The Greenwood Public Library’s top two sources of local fundraising may be drying up, Greenwood’s mayor and council heard Monday, Feb. 8.
RELATED: Greenwood public library renews call for more city funding
The library raised around 16 per cent of its overall budget in 2019, according to that year’s provincial report on public library grants. Most public libraries in B.C. raise between two and four per cent of their budgets, the report found.
Donations through the library’s bottle drive, started last spring by board member Roegen Lloyd, is “down to a trickle,” Lloyd said. The drive had been “extraordinarily successful” while area bottle depots were shuttered during the early phases of the COVID-19 pandemic, but Lloyd noted that returns have fallen starkly since depots re-opened.
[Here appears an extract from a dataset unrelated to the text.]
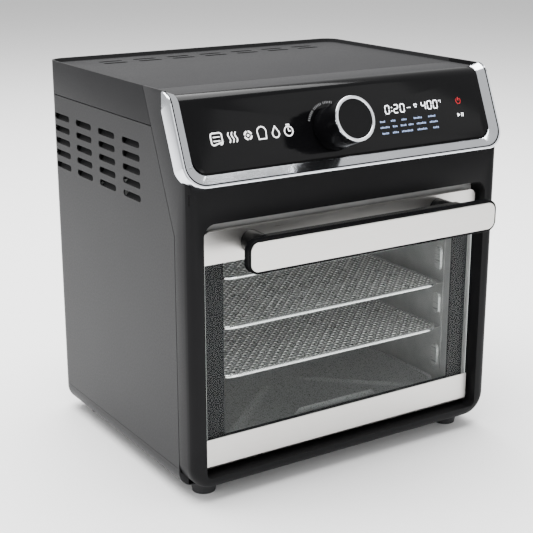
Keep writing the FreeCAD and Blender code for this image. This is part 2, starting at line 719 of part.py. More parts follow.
def drip_tray():
    """Shallow pressed pan that lies on the chamber floor."""
    body = new_body("drip_tray")
    edge = D["tray_half"]
    front = split_y + 1
    back = front + D["tray_deep"]
    thin = D["liner_wall"]
    low = D["tray_z"]
    high = low + D["tray_rim"]
    pad(body, "XY_Plane", low, high, rectangle(-edge, front, edge, back, 10))
    pocket(body, "XY_Plane", low + thin, high + 1,
           rectangle(-edge + thin, front + thin, edge - thin, back - thin, 9))
    pad(body, "XY_Plane", high - thin, high, rectangle(-edge - 5, front - 1, edge + 5, back + 1, 13),
        rectangle(-edge + thin, front + thin, edge - thin, back - thin, 9))


# ---------------------------------------------------------------- heat and air

def hot_air():
    """Fan duct over the chamber, ring element, guard and the motor with both fans."""
    y = D["fan_y"]
    roof = D["cavity_top"] + D["liner_wall"]
    duct_top = roof + D["duct_high"]
    thin = D["liner_wall"]
    duct = new_body("fan_duct")
    pad(duct, "XY_Plane", roof, duct_top, circle(0, y, D["duct_r"]))
    pocket(duct, "XY_Plane", roof - 1, duct_top - thin, circle(0, y, D["duct_r"] - thin))
    pocket(duct, "XY_Plane", duct_top - 3, duct_top + 1, circle(0, y, 8))

    guard = new_body("fan_guard")
    guard_low = D["cavity_top"] - 2
    pad(guard, "XY_Plane", guard_low, guard_low + 1.2, circle(0, 0, D["duct_r"] - 1))
    slot = pocket(guard, "XY_Plane", guard_low - 1, guard_low + 3, rectangle(18, -2.5, 88, 2.5, 2.4))
    around_z(guard, slot, 24)
    put(guard, 0, y, 0)

    ring_z = D["cavity_top"] + 9
    ring = doc.addObject("Part::Torus", "element_ring")
    bind(ring, "Radius1", D["element_r"])
    bind(ring, "Radius2", D["element_rod"])
    put(ring, 0, y, ring_z)
    legs = [rod(f"element_leg_{side}", "z", D["element_r"] * side, y, ring_z, D["element_rod"], 36)
            for side in (-1, 1)]
    join("heating_element", [ring] + legs)
    for side in (-1, 1):
        pocket(duct, "XY_Plane", duct_top - 3, duct_top + 1, circle(D["element_r"] * side, y, 5))
    clips = []
    for number, side in enumerate((-1, 1)):
        start = y + (D["element_r"] + D["element_rod"]) * side
        clips.append(box(f"element_clip_{number}", -4, start if side > 0 else start - 2, ring_z - 4,
                         4, start + 2 if side > 0 else start, duct_top - thin, node=False))
    group("element_clips", clips)

    motor_low = duct_top + D["motor_rise"]
    shaft_low = ring_z
    rod("motor_shaft", "z", 0, y, shaft_low, D["shaft_r"], 74, node=True)
    bladed_disc("convection_fan", D["fan_r"], ring_z + 4, 14, 10)
    bladed_disc("cooling_fan", D["cool_fan_r"], duct_top + 3, 10, 12)

    motor = new_body("fan_motor")
    pad(motor, "XY_Plane", motor_low, motor_low + D["motor_high"], circle(0, y, D["motor_r"]),
        circle(0, y, D["shaft_r"] + D["fit"]))
    bracket = new_body("motor_bracket")
    leg = D["bracket_leg"]
    toe, back_of_leg, sole = leg + 8, leg + 1.5, duct_top + 1.5
    pad(bracket, "XZ_Plane", y - 16, y + 16, closed_path([
        (-toe, duct_top), (-leg, duct_top), (-leg, motor_low - 2), (leg, motor_low - 2),
        (leg, duct_top), (toe, duct_top), (toe, sole), (back_of_leg, sole),
        (back_of_leg, motor_low), (-back_of_leg, motor_low), (-back_of_leg, sole),
        (-toe, sole)]))
    pocket(bracket, "XY_Plane", motor_low - 4, motor_low + 1, circle(0, y, 8))

    rod("thermal_cutout", "z", -50, y + 60, duct_top, 8, 11, node=True)
    side = D["cavity_half"]
    rod("temperature_probe", "x", side - 20, D["probe_y"], D["lamp_z"], 2.5, 34, node=True)
    rod("cavity_lamp", "x", side - 6, D["lamp_y"], D["lamp_z"], 6, 22, node=True)
    lens = new_body("lamp_lens")
    pad(lens, "YZ_Plane", side - 9, side - 7, circle(D["lamp_y"], D["lamp_z"], D["lens_r"]))


def bladed_disc(label, radius, z, high, count):
    """Sheet impeller: a disc with a hub and upright blades, turning on the motor shaft."""
    body = new_body(label)
    bore = D["shaft_r"] + D["fit"]
    pad(body, "XY_Plane", z, z + 1, circle(0, 0, radius), circle(0, 0, bore))
    pad(body, "XY_Plane", z, z + high, circle(0, 0, 8), circle(0, 0, bore))
    blade = pad(body, "XY_Plane", z, z + high, rectangle(radius * 0.45, -0.6, radius * 0.98, 0.6))
    around_z(body, blade, count)
    put(body, 0, D["fan_y"], 0)


# ---------------------------------------------------------------- controls

def lean_back(item):
    """Turn a piece modelled upright so that its front lies on the slanted panel."""
    item.Placement = FreeCAD.Placement(Vector(), FreeCAD.Rotation(Vector(-1, 0, 0),
                                                                 DRIVING["lean_angle"]))
    put(item, 0, knob_y, D["knob_z"])


def controls():
    """Knob with its encoder, the display and the board; all lie along the slanted panel."""
    x = D["knob_x"]
    shaft_r = D["shaft_r"]
    bore = shaft_r + D["fit"]
    radius = D["knob_r"]
    near = -(D["knob_travel"] + 0.5)
    far = near - D["knob_long"]

    shell = new_body("knob_shell")
    pad(shell, "XZ_Plane", far, near, circle(x, 0, radius))
    pocket(shell, "XZ_Plane", far + 4, near + 1, circle(x, 0, radius - 2.5))
    pad(shell, "XZ_Plane", far + 3, near - 8, circle(x, 0, 6))
    pocket(shell, "XZ_Plane", far + 5.5, near + 1, circle(x, 0, bore))
    pocket(shell, "XZ_Plane", far - 1, far + 2, circle(x, 0, radius - 2.6))
    pocket(shell, "XZ_Plane", far - 1, far + 1.2, circle(x, 0, radius + 1))

    ring = new_body("knob_ring")
    solid = pad(ring, "XZ_Plane", far - 0.6, far + 1.2, circle(x, 0, radius),
                circle(x, 0, radius - 2.6))
    tip = (far - 0.6).number
    fillet(ring, solid, 0.7, lambda mid: abs(mid.y - tip) < 0.01)

    cap = new_body("knob_cap")
    pad(cap, "XZ_Plane", far + 0.3, far + 2, circle(x, 0, radius - 2.65))

    shaft = new_body("encoder_shaft")
    pad(shaft, "XZ_Plane", far + 7, 10, circle(x, 0, shaft_r))

    base = new_body("encoder_base")
    pad(base, "XZ_Plane", 9.4, 13, rectangle(x - 7, -7, x + 7, 7))
    pad(base, "XZ_Plane", 0.2, 9.5, circle(x, 0, 4.6))
    pocket(base, "XZ_Plane", -1, 11.5, circle(x, 0, bore))

    display = new_body("display_module")
    pad(display, "XZ_Plane", 3.2, 12,
        rectangle(D["display_left"] + 2, -1, D["display_right"] - 2, 18))

    board = new_body("control_board")
    pad(board, "XZ_Plane", 13.2, 14.8, rectangle(-110, -20, 130, 18))
    for piece in (shell, ring, cap, shaft, base, display, board):
        lean_back(piece)


def electrics():
    """Power board, door switch and the gland where the mains lead would enter."""
    low = D["board_z"]
    power = new_body("power_board")
    pad(power, "XY_Plane", low, low + 1.6, rectangle(-140, -40, -60, 60))
    pad(power, "XY_Plane", low + 1, low + 22, rectangle(-130, -30, -100, 10))
    pad(power, "XY_Plane", low + 1, low + 15, rectangle(-90, 10, -70, 45))
    box("board_tray", -half + wall, -45, low - 2, -55, 65, low)

    x, z = D["switch_x"], D["switch_z"]
    box("door_switch", x - 5.5, flange_y + 4, z - 6, x + 5.5, flange_y + 22, z + 6)
    rod("switch_plunger", "y", x, bar_back_y + 0.4, z, 1.6, 4.1, node=True)

    x, z = D["gland_x"], D["gland_z"]
    bore = circle(x, z, D["lead_r"])
    gland = new_body("cord_gland")
    pad(gland, "XZ_Plane", rear_y - 6, rear_y + 5, circle(x, z, D["gland_r"]), bore)
    pad(gland, "XZ_Plane", rear_y, rear_y + 3, circle(x, z, D["gland_r"] + 3), bore)


# ---------------------------------------------------------------- feet and fasteners

def small_parts():
    """Feet, rear spacers, case screws, hinge brackets and the felt round the chamber."""
    pan = D["pan_z"]
    front_y = split_y + 5
    feet = []
    spots = [(D["foot_x"] * side, y) for side in (-1, 1)
             for y in (front_y, front_y + D["foot_run"])]
    for number, (x, y) in enumerate(spots):
        foot = doc.addObject("Part::Cone", f"foot_{number}")
        bind(foot, "Radius1", D["foot_r"] - 1.5)
        bind(foot, "Radius2", D["foot_r"])
        bind(foot, "Height", pan)
        put(foot, x, y, 0)
        feet.append(foot)
    group("feet", feet)

    low = D["spacer_z"]
    spacers = [box(f"spacer_{number}", x - 9, rear_y, low, x + 9, rear_y + D["spacer_deep"],
                   low + 20, node=False) for number, x in enumerate((-D["spacer_x"], D["spacer_x"]))]
    group("rear_spacers", spacers)
    heads = [(x, z) for x in (-D["screw_x"], 0, D["screw_x"])
             for z in (D["pan_rise"] + 9, D["seam_z"] - 8.5)]
    screws = [rod(f"case_screw_{number}", "y", x, rear_y, z, D["screw_r"], 1.8)
              for number, (x, z) in enumerate(heads)]
    group("case_screws", screws)

    for side in (-1, 1):
        bracket = new_body("left_hinge_bracket" if side < 0 else "right_hinge_bracket")
        thick = D["bracket_thick"]
        near = D["bracket_x"] if side > 0 else -D["bracket_x"] - thick
        pad(bracket, "YZ_Plane", near, near + thick,
            rectangle(hinge_y - 6.4, D["hinge_z"] - 6, flange_y - gap, D["hinge_z"] + 30),
            circle(hinge_y, D["hinge_z"], D["pin_r"] + D["fit"]))

    blanket = new_body("insulation_blanket")
    edge = D["cavity_half"] + D["liner_wall"] + 0.5
    deep = cavity_back + D["liner_wall"] + 0.5
    near = flange_y + 10
    outside, behind = edge + D["felt_thick"], deep + D["felt_thick"]
    pad(blanket, "XY_Plane", D["cavity_floor"] + 2, D["cavity_top"] - 40, closed_path([
        (edge, near), (outside, near), (outside, behind, 10), (-outside, behind, 10),
        (-outside, near), (-edge, near), (-edge, deep), (edge, deep)]))


# ---------------------------------------------------------------- build and export

for side in (-1, 1):
    side_panel(side)
top_cover()
rear_panel()
base_pan()
front_frame()
panel_trim()
control_panel()
door()
handle()
cavity()
racks()
drip_tray()
hot_air()
controls()
electrics()
small_parts()
doc.recompute()

faults = [f"{item.Name} failed: {item.State}" for item in doc.Objects
          if "Invalid" in item.State or "Error" in item.State]
faults += [f"{cut.Name} has no shape" for body, cut in cuts if cut.Shape.isNull()]
faults += [f"{cut.Name} cuts nothing from {body.Label}" for body, cut in cuts
           if not cut.Shape.isNull() and cut.Shape.Volume > cut.BaseFeature.Shape.Volume - 0.01]
if faults:
    raise RuntimeError("\n".join(faults))

os.makedirs("parts", exist_ok=True)
for item in nodes:
    shape = item.Shape
    if shape.isNull() or not shape.isValid():
        raise RuntimeError(f"{item.Label} has no valid shape")
    shape.exportStep(f"parts/{item.Label}.step")
print(len(nodes), "nodes written")
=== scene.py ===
"""Looks of a counter-top toaster oven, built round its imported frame. Metres, +Z up, -Y the door side."""
import json
import math

import bmesh
import bpy
from mathutils import Matrix, Vector


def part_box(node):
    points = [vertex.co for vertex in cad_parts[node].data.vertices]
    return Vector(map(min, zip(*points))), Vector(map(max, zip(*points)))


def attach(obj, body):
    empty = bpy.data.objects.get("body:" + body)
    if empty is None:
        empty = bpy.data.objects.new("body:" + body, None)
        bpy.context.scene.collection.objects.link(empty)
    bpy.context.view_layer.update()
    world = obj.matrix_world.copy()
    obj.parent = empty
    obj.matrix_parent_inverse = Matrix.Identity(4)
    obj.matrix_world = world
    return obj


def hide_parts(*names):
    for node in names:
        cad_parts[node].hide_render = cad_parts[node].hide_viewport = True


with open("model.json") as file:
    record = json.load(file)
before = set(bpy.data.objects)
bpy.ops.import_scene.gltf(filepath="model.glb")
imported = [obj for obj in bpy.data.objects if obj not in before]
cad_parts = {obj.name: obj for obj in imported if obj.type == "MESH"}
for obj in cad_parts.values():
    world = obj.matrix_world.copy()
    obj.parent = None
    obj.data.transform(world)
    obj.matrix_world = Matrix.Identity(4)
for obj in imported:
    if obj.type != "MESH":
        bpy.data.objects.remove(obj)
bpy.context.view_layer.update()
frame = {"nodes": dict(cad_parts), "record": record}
nodes = frame["nodes"]

MM = 0.001
LEAN = math.radians(23)          # the control head leans back by this much
CAMERA_SPOT = Vector((-0.6054, -0.9262, 0.4908))
CAMERA_TURN = math.radians(32.6)
CAMERA_PITCH = math.radians(16.9)
CAMERA_LENS = 83.4


# ---------------------------------------------------------------- node helpers

def srgb(code):
    """Linear colour of an sRGB hex value."""
    channels = [int(code[i:i + 2], 16) / 255 for i in (1, 3, 5)]
    linear = [c / 12.92 if c <= 0.04045 else ((c + 0.055) / 1.055) ** 2.4 for c in channels]
    return (*linear, 1.0)


def add(tree, kind, sockets=None, **settings):
    """Adds a node; a socket given as another node's output is linked, any other value is set."""
    node = tree.nodes.new(kind)
    for name, value in settings.items():
        setattr(node, name, value)
    for name, value in (sockets or {}).items():
        if isinstance(value, bpy.types.NodeSocket):
            tree.links.new(value, node.inputs[name])
        else:
            node.inputs[name].default_value = value
    return node


def new_finish(name, color, roughness, metallic=0.0, **plain):
    """Material with its shader, and the object's own place in millimetres to pattern by."""
    finish = bpy.data.materials.new(name)
    finish.use_nodes = True
    tree = finish.node_tree
    shader = tree.nodes["Principled BSDF"]
    shader.inputs["Base Color"].default_value = srgb(color)
    shader.inputs["Roughness"].default_value = roughness
    shader.inputs["Metallic"].default_value = metallic
    for socket, value in plain.items():
        shader.inputs[socket.replace("_", " ")].default_value = value
    place = add(tree, "ShaderNodeTexCoord").outputs["Object"]
    scale = add(tree, "ShaderNodeVectorMath", {0: place, 1: (1000, 1000, 1000)},
                operation="MULTIPLY")
    return finish, tree, shader, scale.outputs[0]


def noise(tree, place, size_mm, stretch=(1, 1, 1), detail=2.0):
    """Soft noise whose grain is size_mm, drawn out along an axis by its stretch."""
    rate = tuple(1 / (size_mm * s) for s in stretch)
    mapped = add(tree, "ShaderNodeMapping", {0: place, "Scale": rate})
    grain = add(tree, "ShaderNodeTexNoise", {"Vector": mapped.outputs[0], "Scale": 1.0,
                                             "Detail": detail, "Roughness": 0.55})
    return grain.outputs["Fac"]


def spread(tree, value, low, high, start=0.3, end=0.7):
    """Stretches a 0 to 1 pattern to run from low to high."""
    ranged = add(tree, "ShaderNodeMapRange", {"Value": value, "From Min": start, "From Max": end,
                                              "To Min": low, "To Max": high})
    return ranged.outputs["Result"]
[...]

Many bottles not returned to depots are going to bottle drives for other community initiatives, she explained.
Posted by Greenwood Public Library on Saturday, October 3, 2020
Meanwhile, Lloyd said funds raised through the sale of cloth face masks had “kept the library afloat” in 2020. Volunteers sewed the masks from around 100 metres of fabric donated by Miriam March’s Whispering Pines Quilting Studio in Rock Creek, according to Board Chair Anne Rayner Gould.
Sales were steady across 2020, thanks to participating local businesses. But Rayner Gould told mayor and council she was concerned that the demand for face masks will probably slacken as the province continues to vaccinate people against COVID-19.
The fundraising shortfall comes as the board renewed its pre-pandemic request for more city funding. City hall currently contributes $6,400 to the library’s operating budget — $100 less than monies raised through the library’s bottle drive in 2020, according to Rayner Gould.